Electrodeposited Pd Sub-Monolayers on Carbon-Supported Au Particles of Few Nanometers in Size: Electrocatalytic Activity for Hydrogen Oxidation and CO Tolerance Vs. Pd Coverage

Abstract

A series of Pd–Au/C catalysts were obtained by selective electrodeposition of various amounts of Pd metal from a H2PdCl4 solution onto the carbon-supported Au nanoparticles (mainly below 5 nm in diameter) synthesized by “cationic adsorption” technique. The catalytic performance of the Pd–Au particles with both the clean and carbon monoxide (CO)-blocked surfaces for the hydrogen oxidation reaction (HOR) at 25 and 60 °C was tested as a function of the Pd coverage (θPd) expressed in effective monolayer (ML) units, using a rotating disk electrode (RDE). The RDE studies demonstrate superior HOR activity (per unit of Pd surface area) of Pd deposited at the submonolayer level (θPd < 0.65 ML) onto the finely dispersed Au particles in comparison to those observed for the low-dispersed Pd–Au/C catalysts described earlier by other authors and for the monometallic Pd particles.
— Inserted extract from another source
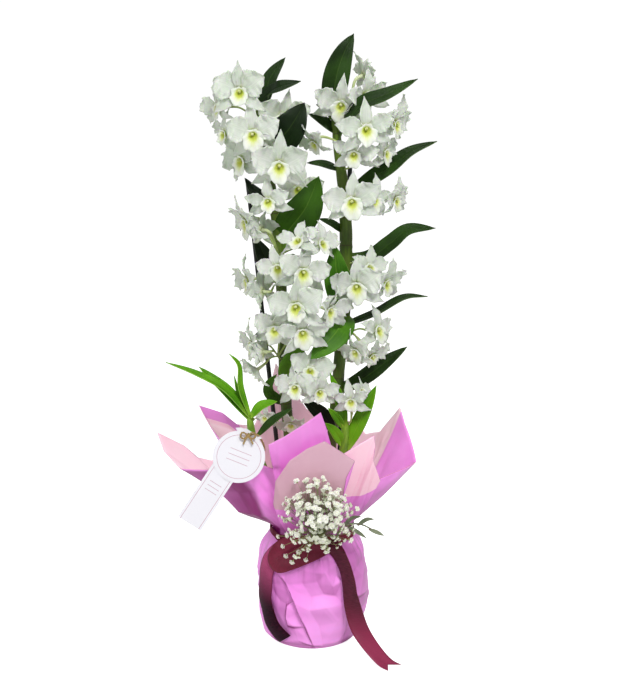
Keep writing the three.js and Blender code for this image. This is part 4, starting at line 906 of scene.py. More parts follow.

The dependencies of the HOR activity and CO tolerance of the finely dispersed Pd–Au particles on their surface composition are discussed in terms of occurrence of various Pd sites on the surface of bimetallic particles differing in their ability to catalyze HOR and adsorb CO. The relative contribution of various factors to the rise of CO tolerance observed for Pd deposited on Au at varying θPd was estimated by comparison of the HOR activities measured with the fresh and CO-poisoned Pd–Au/C catalysts.